● Instructions to follow
Extract the complete listing and output it unchanged.

● Collected data
• • • •

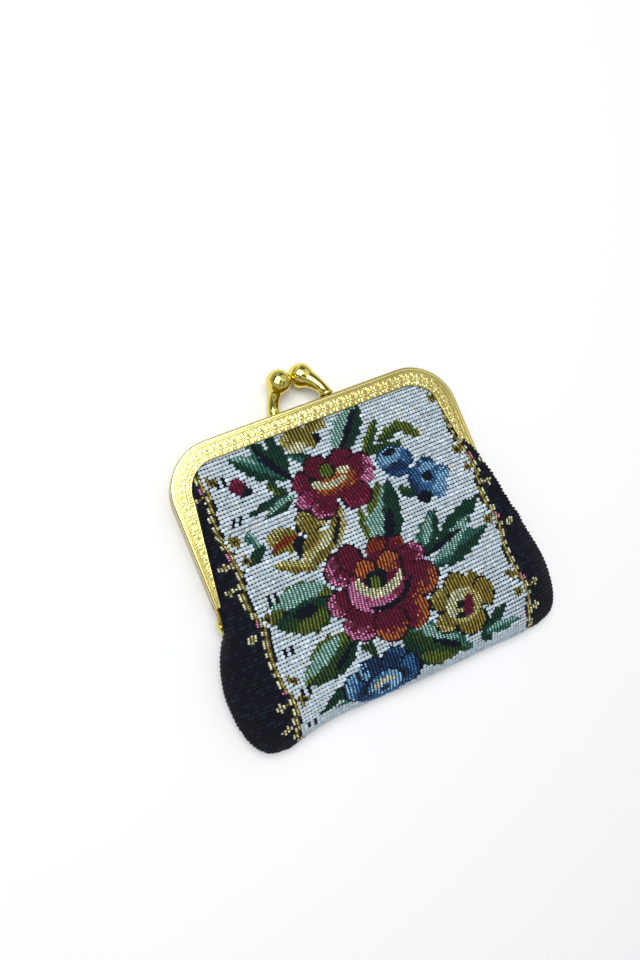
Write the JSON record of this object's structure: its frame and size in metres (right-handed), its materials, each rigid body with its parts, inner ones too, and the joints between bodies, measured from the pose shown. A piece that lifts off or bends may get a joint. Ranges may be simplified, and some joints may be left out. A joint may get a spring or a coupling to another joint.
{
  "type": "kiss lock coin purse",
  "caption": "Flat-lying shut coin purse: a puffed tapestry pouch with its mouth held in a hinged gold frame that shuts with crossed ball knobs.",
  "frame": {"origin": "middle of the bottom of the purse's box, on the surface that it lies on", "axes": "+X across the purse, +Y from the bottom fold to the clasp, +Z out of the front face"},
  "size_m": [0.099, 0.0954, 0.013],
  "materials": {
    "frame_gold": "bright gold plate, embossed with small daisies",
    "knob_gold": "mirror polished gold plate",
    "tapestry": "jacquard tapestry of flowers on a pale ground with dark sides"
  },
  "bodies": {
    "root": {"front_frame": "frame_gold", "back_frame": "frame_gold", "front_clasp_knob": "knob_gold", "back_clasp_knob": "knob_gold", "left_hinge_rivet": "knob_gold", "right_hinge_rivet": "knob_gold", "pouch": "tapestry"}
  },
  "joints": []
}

• • • •

● Output below
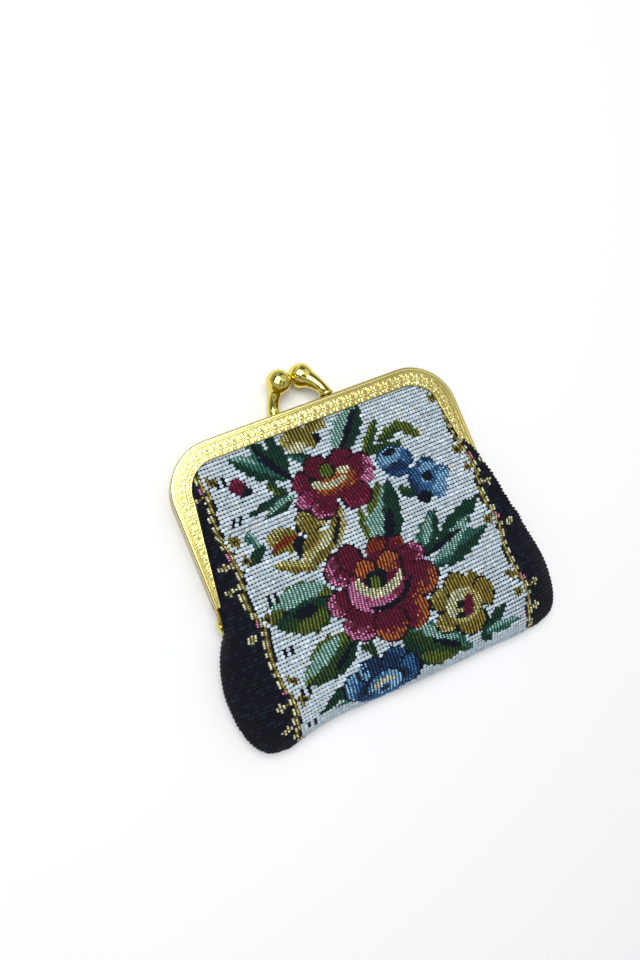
Write the JSON record of this object's structure: its frame and size in metres (right-handed), its materials, each rigid body with its parts, inner ones too, and the joints between bodies, measured from the pose shown. A piece that lifts off or bends may get a joint. Ranges may be simplified, and some joints may be left out. A joint may get a spring or a coupling to another joint.
{
  "type": "kiss lock coin purse",
  "caption": "Flat-lying shut coin purse: a puffed tapestry pouch with its mouth held in a hinged gold frame that shuts with crossed ball knobs.",
  "frame": {"origin": "middle of the bottom of the purse's box, on the surface that it lies on", "axes": "+X across the purse, +Y from the bottom fold to the clasp, +Z out of the front face"},
  "size_m": [0.099, 0.0954, 0.013],
  "materials": {
    "frame_gold": "bright gold plate, embossed with small daisies",
    "knob_gold": "mirror polished gold plate",
    "tapestry": "jacquard tapestry of flowers on a pale ground with dark sides"
  },
  "bodies": {
    "root": {"front_frame": "frame_gold", "back_frame": "frame_gold", "front_clasp_knob": "knob_gold", "back_clasp_knob": "knob_gold", "left_hinge_rivet": "knob_gold", "right_hinge_rivet": "knob_gold", "pouch": "tapestry"}
  },
  "joints": []
}